What you are asked to do:
Find each line holding "that" and copy it out.

### Data segment

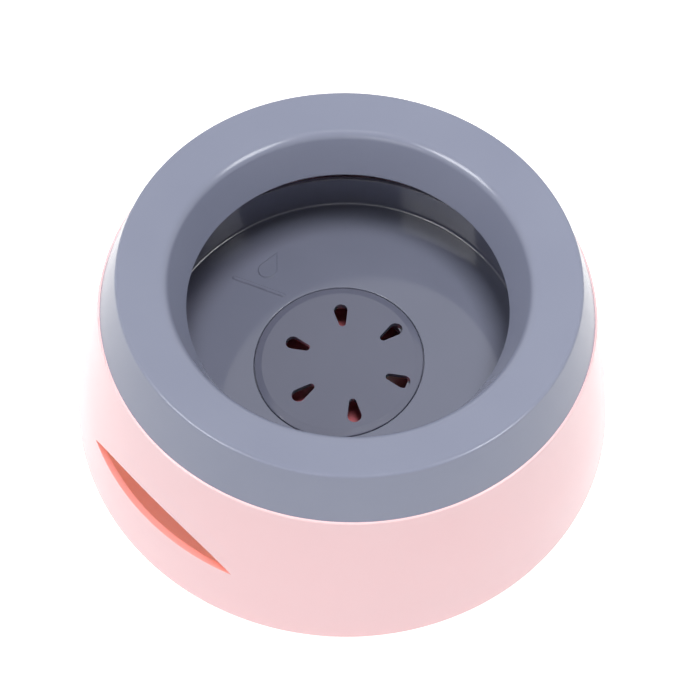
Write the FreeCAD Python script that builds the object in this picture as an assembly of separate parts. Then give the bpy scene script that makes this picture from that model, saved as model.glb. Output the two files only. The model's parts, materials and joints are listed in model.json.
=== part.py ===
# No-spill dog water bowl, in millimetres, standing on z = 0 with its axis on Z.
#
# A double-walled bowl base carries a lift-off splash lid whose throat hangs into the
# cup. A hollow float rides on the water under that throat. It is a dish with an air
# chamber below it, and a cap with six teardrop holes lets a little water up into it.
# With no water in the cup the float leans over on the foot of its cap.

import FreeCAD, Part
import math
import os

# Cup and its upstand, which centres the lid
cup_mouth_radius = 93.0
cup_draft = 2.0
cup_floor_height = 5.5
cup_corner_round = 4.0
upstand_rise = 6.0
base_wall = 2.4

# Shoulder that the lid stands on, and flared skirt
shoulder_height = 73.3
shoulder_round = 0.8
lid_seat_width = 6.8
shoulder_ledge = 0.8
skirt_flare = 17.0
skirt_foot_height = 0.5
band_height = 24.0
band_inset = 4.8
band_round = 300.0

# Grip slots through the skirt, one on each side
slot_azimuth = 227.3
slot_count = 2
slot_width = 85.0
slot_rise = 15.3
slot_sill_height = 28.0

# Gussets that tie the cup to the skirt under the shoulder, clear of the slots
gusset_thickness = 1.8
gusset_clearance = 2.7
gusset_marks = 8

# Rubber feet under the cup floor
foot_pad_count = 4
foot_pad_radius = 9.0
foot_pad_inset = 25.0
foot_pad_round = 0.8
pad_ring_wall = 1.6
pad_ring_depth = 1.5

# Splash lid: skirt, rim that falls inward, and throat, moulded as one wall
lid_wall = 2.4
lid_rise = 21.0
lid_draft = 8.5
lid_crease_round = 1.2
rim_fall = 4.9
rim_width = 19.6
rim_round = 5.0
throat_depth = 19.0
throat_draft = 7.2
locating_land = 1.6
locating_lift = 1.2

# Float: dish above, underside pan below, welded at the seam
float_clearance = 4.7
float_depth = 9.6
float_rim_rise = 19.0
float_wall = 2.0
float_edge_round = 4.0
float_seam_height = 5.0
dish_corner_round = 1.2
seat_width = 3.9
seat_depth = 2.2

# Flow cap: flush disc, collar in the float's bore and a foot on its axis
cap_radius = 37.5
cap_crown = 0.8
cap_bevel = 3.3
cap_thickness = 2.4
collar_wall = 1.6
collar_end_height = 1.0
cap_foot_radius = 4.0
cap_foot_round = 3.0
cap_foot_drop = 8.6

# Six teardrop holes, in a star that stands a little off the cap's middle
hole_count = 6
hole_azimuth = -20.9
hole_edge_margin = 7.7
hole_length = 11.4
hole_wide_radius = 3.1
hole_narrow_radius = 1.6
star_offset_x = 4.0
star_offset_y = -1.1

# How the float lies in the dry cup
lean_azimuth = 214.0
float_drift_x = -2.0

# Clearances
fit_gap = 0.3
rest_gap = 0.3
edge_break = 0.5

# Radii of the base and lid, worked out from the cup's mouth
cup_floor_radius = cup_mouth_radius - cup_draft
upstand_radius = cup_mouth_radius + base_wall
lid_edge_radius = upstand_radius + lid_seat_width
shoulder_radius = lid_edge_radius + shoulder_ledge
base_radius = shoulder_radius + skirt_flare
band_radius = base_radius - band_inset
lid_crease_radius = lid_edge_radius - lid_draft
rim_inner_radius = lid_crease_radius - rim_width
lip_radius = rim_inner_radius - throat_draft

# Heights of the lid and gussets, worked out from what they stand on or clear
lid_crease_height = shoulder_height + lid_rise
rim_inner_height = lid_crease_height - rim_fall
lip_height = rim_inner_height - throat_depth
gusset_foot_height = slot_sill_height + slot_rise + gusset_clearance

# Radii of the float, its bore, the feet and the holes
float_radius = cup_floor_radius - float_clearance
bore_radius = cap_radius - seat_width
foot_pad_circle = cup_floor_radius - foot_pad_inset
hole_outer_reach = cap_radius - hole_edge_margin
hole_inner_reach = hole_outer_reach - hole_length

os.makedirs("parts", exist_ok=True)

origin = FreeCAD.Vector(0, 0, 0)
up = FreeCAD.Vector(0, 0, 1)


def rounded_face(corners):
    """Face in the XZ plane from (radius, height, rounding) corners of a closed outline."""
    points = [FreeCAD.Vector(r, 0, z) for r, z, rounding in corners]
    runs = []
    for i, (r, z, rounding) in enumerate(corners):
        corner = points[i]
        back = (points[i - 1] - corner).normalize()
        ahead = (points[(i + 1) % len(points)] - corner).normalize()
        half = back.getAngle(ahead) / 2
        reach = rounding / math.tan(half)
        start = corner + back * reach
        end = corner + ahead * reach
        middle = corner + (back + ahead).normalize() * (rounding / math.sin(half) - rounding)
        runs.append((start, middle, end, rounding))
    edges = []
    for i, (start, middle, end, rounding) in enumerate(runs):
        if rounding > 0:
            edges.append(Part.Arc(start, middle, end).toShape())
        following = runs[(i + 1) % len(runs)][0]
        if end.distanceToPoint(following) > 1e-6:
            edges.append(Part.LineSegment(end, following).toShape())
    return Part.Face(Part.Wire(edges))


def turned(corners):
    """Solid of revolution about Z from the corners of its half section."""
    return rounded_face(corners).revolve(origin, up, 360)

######

Finished answer:
Write the FreeCAD Python script that builds the object in this picture as an assembly of separate parts. Then give the bpy scene script that makes this picture from that model, saved as model.glb. Output the two files only. The model's parts, materials and joints are listed in model.json.
# cup. A hollow float rides on the water under that throat. It is a dish with an air
# Shoulder that the lid stands on, and flared skirt
# Gussets that tie the cup to the skirt under the shoulder, clear of the slots
# Splash lid: skirt, rim that falls inward, and throat, moulded as one wall
# Six teardrop holes, in a star that stands a little off the cap's middle